— START OF Stored data —

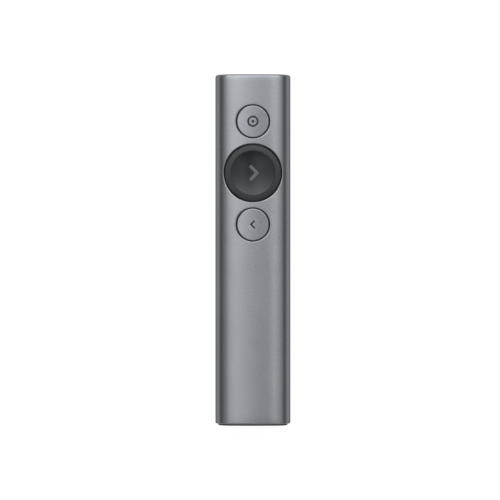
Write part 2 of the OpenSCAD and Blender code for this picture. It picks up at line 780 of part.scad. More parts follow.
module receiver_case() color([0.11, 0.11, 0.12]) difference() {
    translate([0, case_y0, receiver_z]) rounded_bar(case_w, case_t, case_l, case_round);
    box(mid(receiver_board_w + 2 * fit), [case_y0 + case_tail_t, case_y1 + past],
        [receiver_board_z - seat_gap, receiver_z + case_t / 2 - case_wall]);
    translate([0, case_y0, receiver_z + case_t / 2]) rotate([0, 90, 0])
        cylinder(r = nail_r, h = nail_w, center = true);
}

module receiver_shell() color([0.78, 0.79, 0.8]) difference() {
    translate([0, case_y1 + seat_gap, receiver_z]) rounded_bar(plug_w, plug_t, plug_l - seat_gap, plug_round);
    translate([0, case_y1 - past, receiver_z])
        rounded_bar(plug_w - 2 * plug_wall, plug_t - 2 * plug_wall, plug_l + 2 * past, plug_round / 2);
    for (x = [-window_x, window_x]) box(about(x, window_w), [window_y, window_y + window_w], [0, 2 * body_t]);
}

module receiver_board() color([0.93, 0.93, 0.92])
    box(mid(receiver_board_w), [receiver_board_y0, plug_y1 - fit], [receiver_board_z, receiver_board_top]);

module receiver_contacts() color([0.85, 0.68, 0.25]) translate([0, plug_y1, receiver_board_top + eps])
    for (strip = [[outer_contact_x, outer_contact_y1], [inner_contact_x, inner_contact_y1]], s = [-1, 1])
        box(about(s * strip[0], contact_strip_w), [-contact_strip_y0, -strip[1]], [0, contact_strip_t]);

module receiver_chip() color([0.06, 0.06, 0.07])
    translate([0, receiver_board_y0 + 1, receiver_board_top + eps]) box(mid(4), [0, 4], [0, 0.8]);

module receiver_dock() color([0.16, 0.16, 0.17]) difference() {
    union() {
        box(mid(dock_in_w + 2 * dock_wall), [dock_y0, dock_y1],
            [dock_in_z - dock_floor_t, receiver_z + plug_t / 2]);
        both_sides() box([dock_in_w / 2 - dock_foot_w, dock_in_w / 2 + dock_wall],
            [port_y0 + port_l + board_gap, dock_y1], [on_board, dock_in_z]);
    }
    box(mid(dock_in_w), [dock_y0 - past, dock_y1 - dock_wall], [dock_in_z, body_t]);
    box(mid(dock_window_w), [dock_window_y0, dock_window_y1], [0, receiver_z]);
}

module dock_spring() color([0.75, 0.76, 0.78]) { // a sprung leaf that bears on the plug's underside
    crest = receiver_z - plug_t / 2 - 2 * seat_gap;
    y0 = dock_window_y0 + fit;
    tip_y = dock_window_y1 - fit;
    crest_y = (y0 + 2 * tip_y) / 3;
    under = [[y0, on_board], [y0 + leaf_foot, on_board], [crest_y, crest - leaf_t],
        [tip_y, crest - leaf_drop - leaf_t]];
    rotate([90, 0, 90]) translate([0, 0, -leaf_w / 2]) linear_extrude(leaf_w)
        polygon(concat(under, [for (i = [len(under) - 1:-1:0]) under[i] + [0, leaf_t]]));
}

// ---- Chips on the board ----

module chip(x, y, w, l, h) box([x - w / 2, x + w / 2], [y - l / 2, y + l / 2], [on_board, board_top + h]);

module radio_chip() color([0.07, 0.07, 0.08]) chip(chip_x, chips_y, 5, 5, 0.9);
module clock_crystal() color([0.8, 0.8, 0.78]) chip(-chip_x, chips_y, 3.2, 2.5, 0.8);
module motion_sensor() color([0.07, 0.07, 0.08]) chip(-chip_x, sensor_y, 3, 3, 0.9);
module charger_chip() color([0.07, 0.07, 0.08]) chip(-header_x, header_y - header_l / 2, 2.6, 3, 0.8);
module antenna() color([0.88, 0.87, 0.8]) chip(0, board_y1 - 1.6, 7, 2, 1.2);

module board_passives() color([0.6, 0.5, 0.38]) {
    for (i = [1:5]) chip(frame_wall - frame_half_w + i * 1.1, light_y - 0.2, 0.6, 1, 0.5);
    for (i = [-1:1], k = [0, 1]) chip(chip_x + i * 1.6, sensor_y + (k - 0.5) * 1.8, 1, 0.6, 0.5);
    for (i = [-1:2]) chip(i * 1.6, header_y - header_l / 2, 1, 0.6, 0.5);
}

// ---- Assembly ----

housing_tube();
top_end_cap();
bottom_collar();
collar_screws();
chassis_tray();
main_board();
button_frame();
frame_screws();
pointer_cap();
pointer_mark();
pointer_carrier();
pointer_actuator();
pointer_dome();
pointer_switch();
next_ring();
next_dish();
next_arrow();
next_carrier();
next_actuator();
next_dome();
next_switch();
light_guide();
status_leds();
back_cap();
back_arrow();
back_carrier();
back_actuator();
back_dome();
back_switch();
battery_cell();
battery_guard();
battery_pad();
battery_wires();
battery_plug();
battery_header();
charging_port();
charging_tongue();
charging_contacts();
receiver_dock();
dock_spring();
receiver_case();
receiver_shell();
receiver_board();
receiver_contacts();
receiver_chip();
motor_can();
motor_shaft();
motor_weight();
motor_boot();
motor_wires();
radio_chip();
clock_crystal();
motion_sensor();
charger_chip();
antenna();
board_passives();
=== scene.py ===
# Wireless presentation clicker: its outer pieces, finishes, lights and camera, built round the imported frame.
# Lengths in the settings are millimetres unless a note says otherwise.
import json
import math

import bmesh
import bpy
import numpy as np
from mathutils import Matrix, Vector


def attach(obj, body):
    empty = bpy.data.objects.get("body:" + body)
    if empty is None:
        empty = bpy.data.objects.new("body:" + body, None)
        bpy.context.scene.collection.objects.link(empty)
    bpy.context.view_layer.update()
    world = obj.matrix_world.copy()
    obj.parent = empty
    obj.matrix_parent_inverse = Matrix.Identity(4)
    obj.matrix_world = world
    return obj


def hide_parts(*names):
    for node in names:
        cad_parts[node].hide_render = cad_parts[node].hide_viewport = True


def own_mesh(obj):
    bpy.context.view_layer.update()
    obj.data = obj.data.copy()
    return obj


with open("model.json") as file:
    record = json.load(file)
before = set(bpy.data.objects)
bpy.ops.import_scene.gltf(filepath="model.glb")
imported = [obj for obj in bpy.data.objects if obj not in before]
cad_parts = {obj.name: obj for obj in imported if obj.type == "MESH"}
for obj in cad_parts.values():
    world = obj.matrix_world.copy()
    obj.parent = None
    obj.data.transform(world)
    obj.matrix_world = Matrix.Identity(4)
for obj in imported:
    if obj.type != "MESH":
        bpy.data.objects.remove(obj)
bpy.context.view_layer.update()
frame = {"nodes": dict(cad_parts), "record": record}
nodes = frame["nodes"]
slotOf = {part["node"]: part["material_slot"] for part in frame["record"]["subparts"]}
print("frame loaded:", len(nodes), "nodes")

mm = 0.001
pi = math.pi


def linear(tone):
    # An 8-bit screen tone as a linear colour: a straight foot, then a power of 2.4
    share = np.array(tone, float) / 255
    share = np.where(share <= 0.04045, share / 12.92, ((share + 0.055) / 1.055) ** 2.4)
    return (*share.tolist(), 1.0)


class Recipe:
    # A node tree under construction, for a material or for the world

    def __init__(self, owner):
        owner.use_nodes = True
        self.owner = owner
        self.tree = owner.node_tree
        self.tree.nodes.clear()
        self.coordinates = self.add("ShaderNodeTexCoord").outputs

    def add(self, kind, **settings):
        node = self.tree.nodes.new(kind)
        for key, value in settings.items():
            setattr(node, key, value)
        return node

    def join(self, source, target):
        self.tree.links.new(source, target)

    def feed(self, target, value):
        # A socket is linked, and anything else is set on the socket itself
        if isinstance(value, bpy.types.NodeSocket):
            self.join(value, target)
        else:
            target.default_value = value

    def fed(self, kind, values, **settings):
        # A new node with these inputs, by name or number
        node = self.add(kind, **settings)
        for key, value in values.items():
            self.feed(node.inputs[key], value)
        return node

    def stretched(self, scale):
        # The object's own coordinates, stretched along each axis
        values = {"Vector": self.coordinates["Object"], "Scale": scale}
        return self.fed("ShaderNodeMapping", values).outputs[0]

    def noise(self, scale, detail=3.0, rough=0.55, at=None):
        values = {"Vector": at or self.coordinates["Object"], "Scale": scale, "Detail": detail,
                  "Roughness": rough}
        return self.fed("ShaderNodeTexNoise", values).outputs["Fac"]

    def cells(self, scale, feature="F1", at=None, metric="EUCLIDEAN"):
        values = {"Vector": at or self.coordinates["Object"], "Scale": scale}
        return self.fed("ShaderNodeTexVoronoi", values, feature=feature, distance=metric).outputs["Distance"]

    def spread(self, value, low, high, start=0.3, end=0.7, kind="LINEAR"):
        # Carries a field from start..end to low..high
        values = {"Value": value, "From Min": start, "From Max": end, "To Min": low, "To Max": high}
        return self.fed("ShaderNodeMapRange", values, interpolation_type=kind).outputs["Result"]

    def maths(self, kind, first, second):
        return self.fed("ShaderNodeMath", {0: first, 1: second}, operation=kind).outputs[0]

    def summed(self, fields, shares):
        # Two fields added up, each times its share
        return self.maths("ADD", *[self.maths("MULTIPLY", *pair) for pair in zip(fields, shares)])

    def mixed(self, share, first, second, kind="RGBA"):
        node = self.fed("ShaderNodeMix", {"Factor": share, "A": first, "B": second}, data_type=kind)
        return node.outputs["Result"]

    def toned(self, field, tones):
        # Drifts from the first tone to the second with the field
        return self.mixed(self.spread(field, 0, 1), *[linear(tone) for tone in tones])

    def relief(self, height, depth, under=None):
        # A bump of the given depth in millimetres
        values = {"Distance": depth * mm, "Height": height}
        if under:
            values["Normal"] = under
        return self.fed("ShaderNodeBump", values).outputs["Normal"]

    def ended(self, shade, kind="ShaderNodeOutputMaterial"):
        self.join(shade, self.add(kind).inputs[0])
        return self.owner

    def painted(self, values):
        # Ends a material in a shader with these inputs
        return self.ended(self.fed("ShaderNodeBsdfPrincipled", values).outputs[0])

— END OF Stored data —

Job: Collect from the data above every line that includes "record".

Solution to this problem:
    record = json.load(file)
frame = {"nodes": dict(cad_parts), "record": record}
slotOf = {part["node"]: part["material_slot"] for part in frame["record"]["subparts"]}